Sta per giungere a termine la lunga e travagliata vicenda giudiziale che ha visto protagonista Chris Handley, trentottenne americano dello Iowa che nel 2006 venne arrestato per possesso di fumetti giudicati “materiale osceno”.

Stando alle ultime indiscrezioni, il 25 gennaio sarà pronunciata la sentenza, un verdetto che potrebbe comportare fino a 15 anni di carcere e una multa di 250.000 dollari. Già lo scorso 30 luglio la Corte Federale aveva disposto la distruzione dei due computer e del materiale cartaceo sequestrati presso l’abitazione dell’uomo.

L’intera vicenda ebbe inizio nel maggio del 2006, quando Handley venne accusato di possesso di materiale osceno (circa 1200 manga tra i quali qualche titolo di genere lolicon e un centinaio di video tra DVD e VHS) ricevuto in parte tramite posta.

I lolicon (termine che in Giappone viene usato per descrivere l’attrazione per delle giovani ragazze) sono stati spesso associati alla pornografia minorile, venendo di fatto vietati in diversi stati del mondo. In Australia, Canada, Nuova Zelanda, Norvegia, Sud Africa e Svezia è difatti illegale il commercio, la distribuzione e il possesso, ma questa era la prima volta che qualcuno veniva perseguito a norma di legge per essere in possesso di una collezione di fumetti.

In particolare, a Handley venne contestato il possesso “di libri contenenti rappresentazioni visive di abusi su minorenni, in special modo manga giapponesi raffiguranti ragazze abusate sessualmente da uomini adulti e animali”.

Parte dei capi d’imputazione originali sono tuttavia venuti meno nel corso del processo, poiché la corte distrettuale dello Iowa, investita del caso e presieduta dal giudice James E. Gritzner, ha ritenuto di dover statuire l’incostituzionalità di alcune disposizioni contenute nel Protect Act del 2003, legge americana il cui intento è quello di prevenire gli abusi sui minori .
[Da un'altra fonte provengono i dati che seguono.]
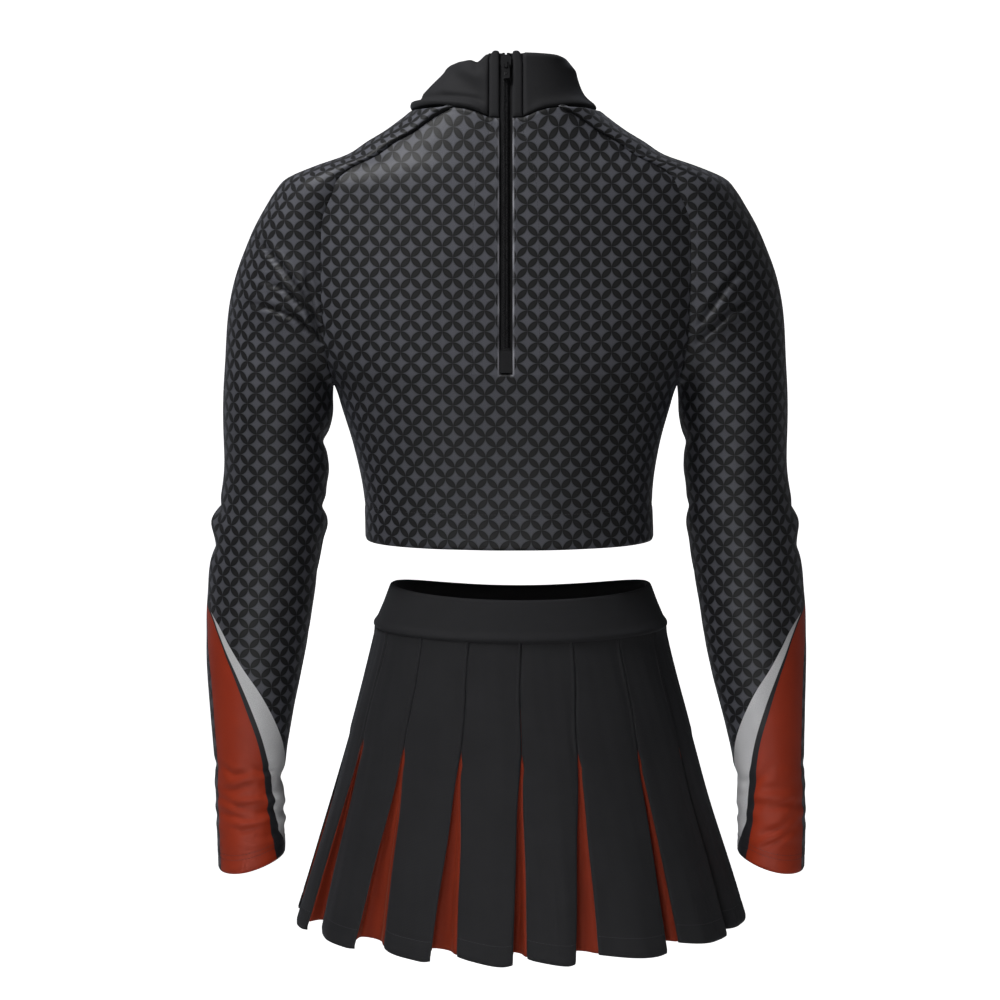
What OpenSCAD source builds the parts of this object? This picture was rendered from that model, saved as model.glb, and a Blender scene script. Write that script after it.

Il Prosecutorial Remedies and Other Tools to end the Exploitation of Children Today Act è stato infatti promulgato nel 2003 con l’obiettivo di precorrere e sanzionare gli abusi sui più piccoli: parte integrante della legge è il divieto esplicito concernente le rappresentazioni visive di pornografia minorile, comprese le immagini generate tramite computer, un fenomeno noto come pedo-pornografia virtuale.

Già in passato sono state attuate disposizioni analoghe che, tuttavia, hanno avuto il divieto della Corte Suprema nel 2002 per vizio di costituzionalità; per ovviare a questo, il testo del 2003 ha introdotto il requisito del test di Miller, sorta di prova adottata nelle aule di tribunale americane per determinare l’effettiva presenza di espressioni oscene da censurare.

Nonostante la presa di posizione della corte, Handley è stato comunque costretto a fronteggiare i capi d’imputazione principali, per i quali la sua difesa ha deciso di negoziare una dichiarazione di colpevolezza al fine di ottenere una pena più leggera. In conseguenza di ciò, lo scorso maggio l’uomo si è dichiarato colpevole in relazione al Titolo 18 dello United States Code, Sezione 1466° (b)(1), che vieta il possesso di qualsiasi rappresentazione visiva, tra cui disegni, fumetti, sculture o dipinti, raffiguranti minori impegnati in atti sessualmente espliciti e da considerarsi osceni. In aggiunta ha contestualmente accettato di rinunciare alla proprietà di tutti i beni sequestrati.

La condanna di Handley, però, non sarà la prima. Nel dicembre del 2008, infatti, è stata confermata la pena inflitta a Dwight Whorley per la violazione delle norme contenute nel Protect Act inerenti la pedopornografia virtuale (in realtà erano state trovate in possesso dell'uomo anche immagini pedopornografiche reali). Una sentenza che, comunque, non ha mancato di destare qualche dubbio, poiché in aperta contraddizione con un precedente orientamento della Corte Suprema, che aveva dichiarato il fenomeno coperto dalla libertà di espressione.